The Luna Foundation Guard, the entity in charge of safeguarding the peg of UST, the stablecoin of the Terra ecosystem, has revealed how it used the available Bitcoin reserve before the recent debacle involving the Terra ecosystem. The organization sold part of the bitcoins owned directly, while another part was traded on different dates to try and stabilize the value of UST. The reserve was comprised of more than 80,000 BTC.
Luna Foundation Guard Clarifies Reserve Movements
The Luna Foundation Guard (LFG), the organization tasked with safeguarding the dollar peg of UST, the algorithmic stablecoin of the Terra ecosystem, has broken its silence to explain the use of the assets it had under its custody. The institution had amassed more than 80K BTC, which was to be used in case of market imbalances affecting the value of terrausd (UST).
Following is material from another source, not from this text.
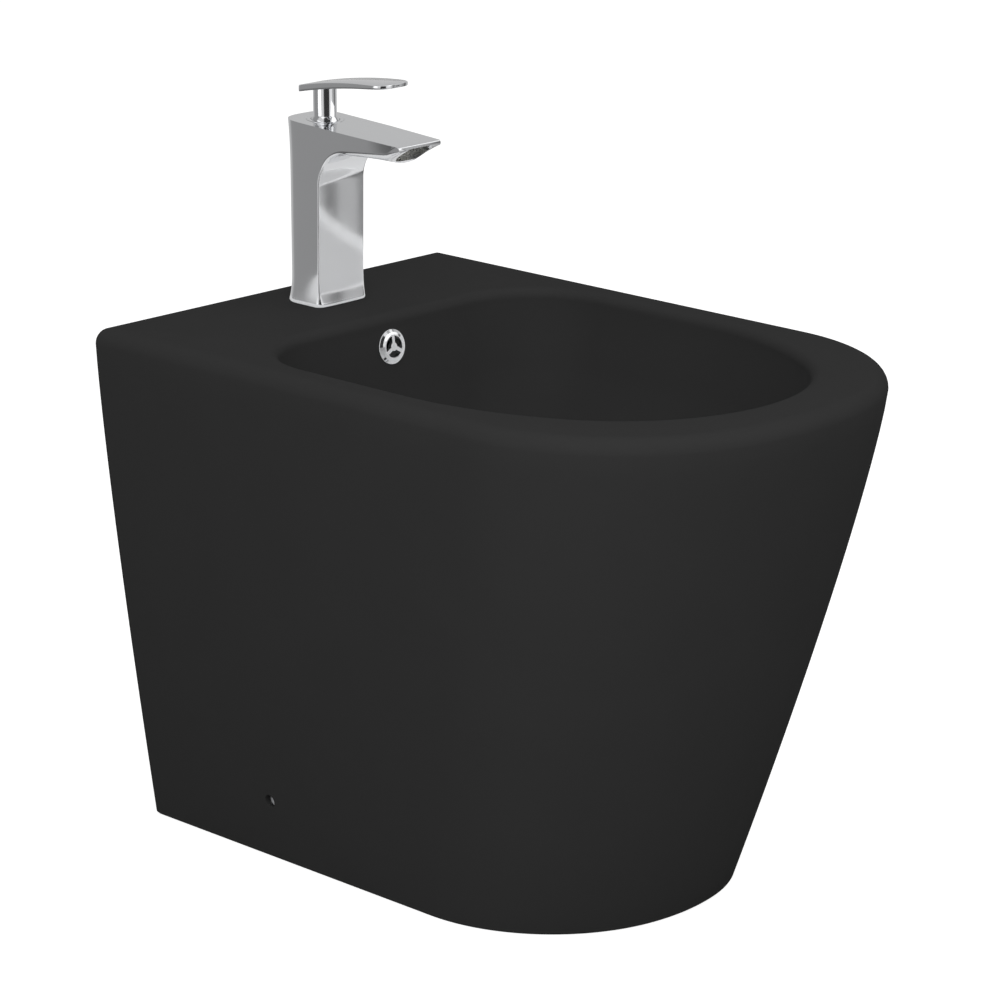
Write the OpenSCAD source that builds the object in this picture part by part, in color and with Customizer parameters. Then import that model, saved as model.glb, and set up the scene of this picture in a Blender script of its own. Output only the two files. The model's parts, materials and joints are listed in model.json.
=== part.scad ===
// Floor standing bidet with a single lever mixer tap.
// The wall is at +Y, the front of the bowl at -Y, and the origin lies on the floor
// under the middle of the body. All lengths are millimetres.

/* [Body] */
// Width of the body across the rim
body_w = 370; // [355:5:385]
// Depth of the body from the wall to the front of the rim
body_d = 550; // [540:5:570]
// Height of the rim above the floor
body_h = 400; // [390:5:420]
// Distance of the foot's side inside the rim's side
foot_inset = 48; // [42:1:52]
// Depth of the foot from the wall
foot_d = 438; // [430:2:450]
// Radius of the rim's front corners, seen from above
rim_corner_r = 156; // [146:2:160]
// Radius of the rim's front edge, seen from above
rim_front_r = 282; // [270:2:300]
// Radius of the foot's front corners, seen from above
foot_corner_r = 130; // [120:2:132]
// Radius of the foot's front edge, seen from above
foot_front_r = 165; // [160:5:190]
// Radius of the corners against the wall
rear_corner_r = 10; // [8:1:14]
// Rounding of the outer rim edge
rim_round = 12; // [8:1:14]
// Chamfer round the bottom of the foot
foot_chamfer = 1.5; // [1:0.5:3]
// Thickness of the outer wall
wall_t = 12; // [10:0.5:14]
// Thickness of the deck that carries the tap
deck_t = 16; // [14:1:18]

/* [Bowl] */
// Width of the rim beside the bowl
rim_w = 30; // [28:1:34]
// Width of the rim in front of the bowl
front_rim_w = 47; // [42:1:52]
// Distance from the wall to the bowl
deck_d = 132; // [128:1:138]
// Depth of the bowl
bowl_depth = 132; // [126:1:140]
// Thickness of the bowl's wall
bowl_t = 10; // [8:0.5:11]
// Rounding of the bowl's edge
bowl_round = 8; // [6:1:10]
// Radius of the bowl's corners near the deck
bowl_rear_r = 70; // [60:5:80]
// Radius of the bowl's long sides, seen from above
bowl_side_r = 260; // [250:5:280]
// Radius of the bowl's front, seen from above
bowl_front_r = 140; // [130:5:145]

/* [Openings in the ceramic] */
// Distance from the wall to the centre of the waste
waste_from_wall = 245; // [235:5:255]
// Radius of the waste hole
waste_hole_r = 23; // [22.5:0.5:24]
// Radius of the recess that the waste flange sits in
seat_r = 35; // [34:0.5:37]
// Depth of that recess
seat_drop = 3; // [2:0.5:4]
// Radius of the boss under the waste
boss_r = 40; // [38:1:42]
// Height of that boss, from the bottom of the bowl
boss_h = 40; // [38:1:44]
// Radius of the ring chamber that takes the overflow water
chamber_r = 30; // [28:1:32]
// Height of that chamber
chamber_h = 16; // [12:1:18]
// Depth of the overflow hole's centre below the rim
overflow_drop = 25; // [24:0.5:30]
// Radius of the overflow hole
overflow_hole_r = 11; // [10.5:0.5:11.5]
// Inner radius of the overflow duct
duct_r = 9; // [7:0.5:9]
// Wall of the overflow duct
duct_t = 5; // [4:0.5:6]
// Distance of the duct behind the bowl's face
duct_back = 19; // [18:1:22]
// Distance from the wall to the tap hole
tap_hole_from_wall = 61; // [57:1:65]
// Radius of the tap hole
tap_hole_r = 17.5; // [16.5:0.5:17.5]
// Width of the service opening in the back
service_w = 190; // [160:5:200]
// Height of the service opening
service_h = 300; // [280:5:310]
// Radius of the service opening's upper corners
service_r = 40; // [30:5:50]
// Height of the side fixing holes
side_hole_h = 49; // [44:1:54]
// Distance from the wall to the side fixing holes
side_hole_from_wall = 145; // [140:5:155]
// Radius of the side fixing holes
side_hole_r = 5; // [4.5:0.25:5.5]

/* [Tap body] */
// Distance of the neck axis in front of the tap hole's centre
neck_forward = 3; // [2.5:0.25:3.5]
// Half the width of the column
column_r = 24.2; // [24:0.1:25]
// Distance from the neck axis to the column's flat front, under the spout
column_front = 17.4; // [17:0.1:18]
// How far the front face draws back towards the foot
column_waist = 1.5; // [0.5:0.1:2]
// Distance from the tap hole's centre to the column's back
column_back = 19.8; // [19.5:0.1:20.5]
// Rounding of the column's front edges
column_edge_r = 2; // [1:0.5:3]
// Flare of the column's sides and back at its foot
foot_flare = 1.3; // [1:0.1:2]
// Flare of the column's front at its foot
front_flare = 2.7; // [2:0.1:3.5]
// Rounding of the foot's front corners
foot_edge_r = 11; // [9:0.5:12]
// Height of the flare
foot_flare_h = 25; // [20:1:30]
// Flare of the column's back at the top face
top_flare = 2.6; // [1:0.2:3]
// Height of the spout's top face above the deck, at the neck axis
spout_top_h = 141; // [138:1:146]
// Fall of the spout's top face towards its tip
spout_fall = 5.3; // [4:0.1:6]
// Reach of the spout from the neck axis
spout_reach = 101.5; // [99:0.5:106]
// Width of the spout at its tip
spout_tip_w = 44; // [42:1:46]
// Radius between the column's front and the spout's underside
spout_fillet_r = 28.5; // [26:0.5:30]
// Depth of the spout below its top face, at the fillet
spout_depth = 16.6; // [16.2:0.1:18]
// Depth of the spout's lowest line at the tip
spout_tip_depth = 16; // [15.5:0.25:17]
// Depth of the spout's sides at the tip
spout_side_depth = 10.3; // [9:0.1:12]
// Depth of the lip above the outlet
spout_lip = 4.4; // [4:0.1:4.6]
// How far the slanting face of the outlet leads back from the lip
spout_cut = 14.5; // [12:0.5:16]
// Width of the outlet
outlet_w = 30; // [28:1:31]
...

According to reports on social media, the foundation spent almost all of its BTC reserves in a failed attempt to save UST. This was made in three different operations. In the first one, LFG sold 26,281,671 USDT & 23,555,590 USDC for an aggregate of 50,200,071 UST, in what was the first defensive transaction against the depeg incident.
Also, the LFG stated it:
However, the company did not identify the counterparty involved in this transaction.
Even with the intervention of the LFG, the peg was not restored. LFG declares that Terraform Labs exchanged the last of the BTC reserve on May 10, when UST’s market price had touched $0.75. This transaction involved the sale of 33,206 BTC for an aggregate of 1,164,018,521 UST.
The Luna reserve is now comprised of only 313 BTC, meaning that most of the BTC owned by the organization were deployed in the defense effort. Other cryptocurrencies in the reserve, including 39,914 BNB and 1,973,554 AVAX were not used and still are in the possession of the organization. However, there is no clear answer as to how these will be used in the future.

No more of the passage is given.